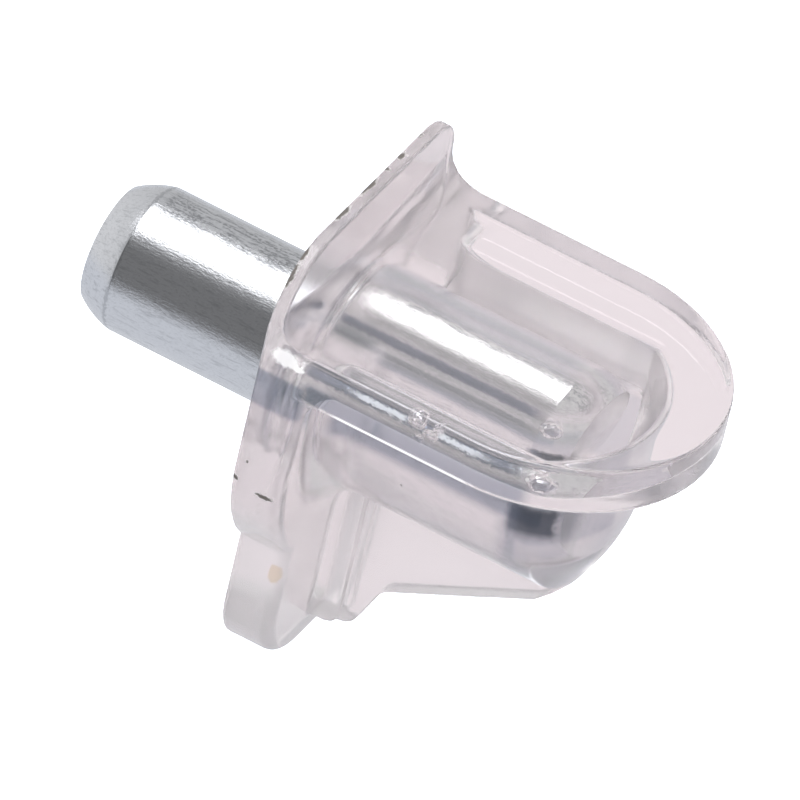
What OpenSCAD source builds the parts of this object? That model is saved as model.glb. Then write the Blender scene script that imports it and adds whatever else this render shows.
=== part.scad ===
// Shelf support pin: a plated steel pin held in a clear moulded shelf rest.
// The origin is on the pin's axis, in the face that bears on the cabinet side.
// The free end of the pin points along +Y, the nose of the rest along -Y, and +Z is up.

/* [Steel pin] */
// Diameter of the pin, for the usual 5 mm shelf holes
pin_d = 5; // [4:0.1:6]
// Length of pin that stands out of the back plate
pin_out = 7.85; // [6:0.05:12]
// Length of pin inside the moulding
pin_in = 9.5; // [7:0.1:9.8]
// Length of the rounded part at each end of the pin
pin_round_len = 1.15; // [0.8:0.05:1.6]
// Radius of the rounded part, from the pin's side to its flat end
pin_round_r = 3; // [1.4:0.1:4]
// Diameter of the flat on each end of the pin
pin_tip_d = 4; // [3:0.1:4.2]
// Width of the rolled groove, just inside the plate, that locks the pin in the moulding
groove_w = 0.8; // [0.6:0.1:1.2]
// Depth of the rolled groove
groove_depth = 0.2; // [0.1:0.05:0.3]

/* [Back plate] */
// Width of the back plate and of the shelf rest
body_w = 11.2; // [10.6:0.1:13]
// Height of the plate's top edge above the pin's axis
plate_top = 6.7; // [6.2:0.1:8]
// Thickness of the plate below the shelf rest
plate_t = 1.75; // [1.2:0.05:2]
// Radius along the plate's front edges
plate_edge_r = 0.4; // [0.2:0.05:0.8]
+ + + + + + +
## REQUIRED TASK
Print exactly, and only, the lines beginning at the top of the listing and ending at the line with "groove_depth = 0.2; // [0.1:0.05:0.3]".

## ANSWER FOR THE TASK
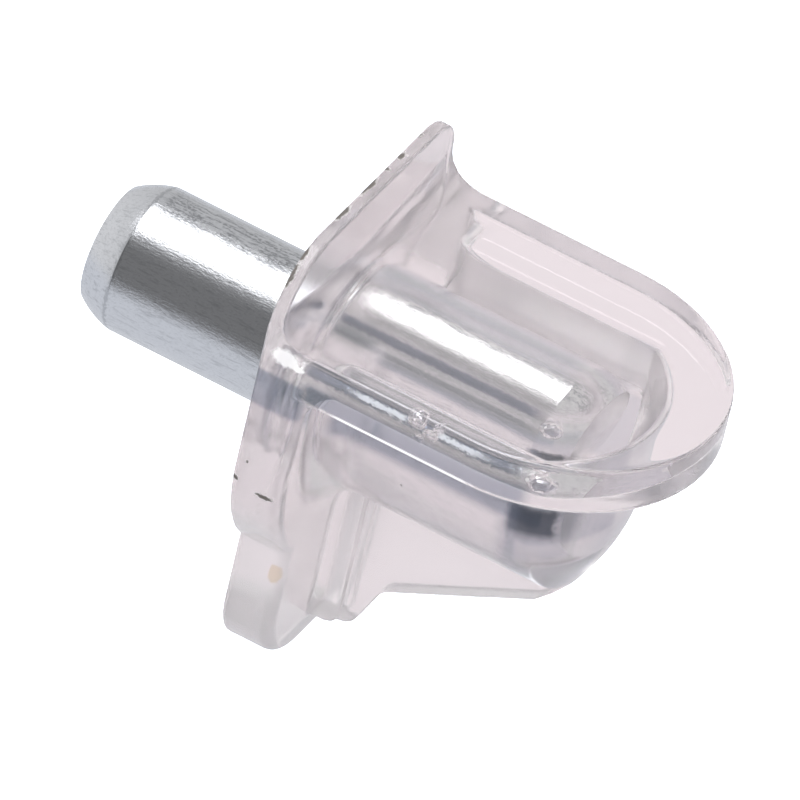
What OpenSCAD source builds the parts of this object? That model is saved as model.glb. Then write the Blender scene script that imports it and adds whatever else this render shows.
=== part.scad ===
// Shelf support pin: a plated steel pin held in a clear moulded shelf rest.
// The origin is on the pin's axis, in the face that bears on the cabinet side.
// The free end of the pin points along +Y, the nose of the rest along -Y, and +Z is up.

/* [Steel pin] */
// Diameter of the pin, for the usual 5 mm shelf holes
pin_d = 5; // [4:0.1:6]
// Length of pin that stands out of the back plate
pin_out = 7.85; // [6:0.05:12]
// Length of pin inside the moulding
pin_in = 9.5; // [7:0.1:9.8]
// Length of the rounded part at each end of the pin
pin_round_len = 1.15; // [0.8:0.05:1.6]
// Radius of the rounded part, from the pin's side to its flat end
pin_round_r = 3; // [1.4:0.1:4]
// Diameter of the flat on each end of the pin
pin_tip_d = 4; // [3:0.1:4.2]
// Width of the rolled groove, just inside the plate, that locks the pin in the moulding
groove_w = 0.8; // [0.6:0.1:1.2]
// Depth of the rolled groove
groove_depth = 0.2; // [0.1:0.05:0.3]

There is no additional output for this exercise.